Playing up that image, along with the release of impressive-looking statistics on night raids to the media, was Petraeus’s best bet, as AP noted, for “demonstrating progress” in a war of “hundreds of small, scattered engagements.”
The Petraeus Legacy: Conscious and Unconscious Falsehoods
David Petraeus always demonstrated political agility in his management of the “war of perceptions” in Iraq and Iran, gravitating to story lines that would create an image of success even though the larger picture still looked uncertain, if not unfavorable.
But in Afghanistan, the Petraeus strategy did have the same effect as it had in Iraq. He was never able to show that the Taliban insurgency had been brought under control. As Lt. Col. Danny Davis, who returned from his second tour in Afghanistan in late 2011 after having traveled more than 9,000 miles around the country, reported in an 84-page assessment, the level of Taliban attacks in 2011 was still at or above the 2009 levels that had prompted US officials to fear that the war was being lost.

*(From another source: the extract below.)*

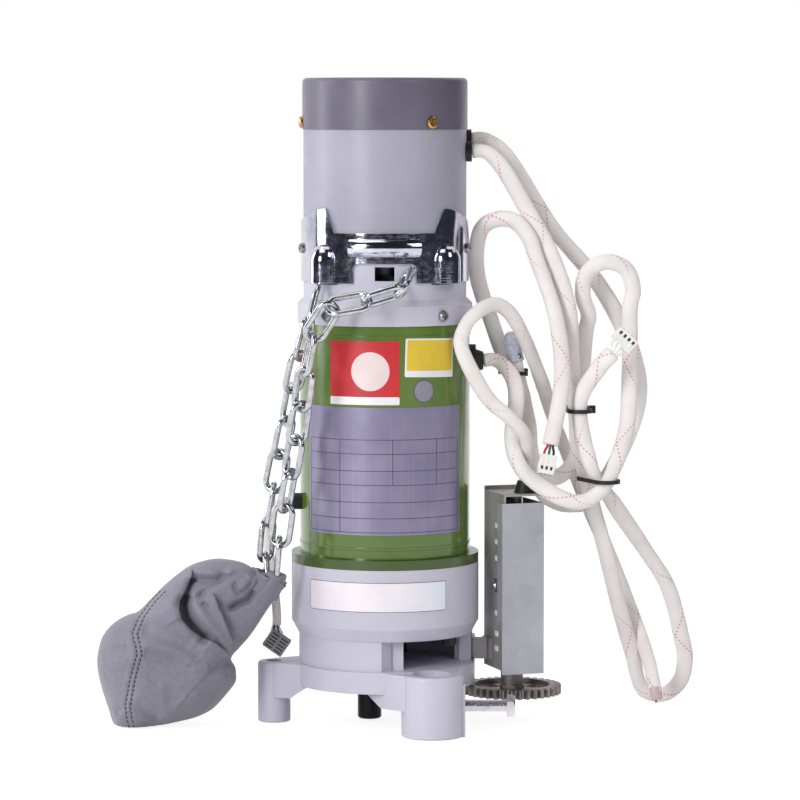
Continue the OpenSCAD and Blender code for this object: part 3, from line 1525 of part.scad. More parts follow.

Davis charged that Petraeus’ March 2011 report to Congress was “misleading, significantly skewed or completely inaccurate.” Davis presented a classified version of his report to a bipartisan group of Senators and House members that cited dozens of classified documents in support of his charge. And in a telling reflection of Petraeus’ failure of to make a credible case, The New York Times covered Davis’ critique in a front page story in January 2012. The only question about his attack on Petraeus’ claims was whether Petraeus was knowingly lying or saying what he chose to believe.
The record of Petraeus’ command in Afghanistan – especially the case of the Taliban impostor – suggests that his public posture on the progress of his command combined claims he knew were untrue with some that he actually believed were true. His need to maintain the image he had so artfully created had led him to believe increasingly his own myth.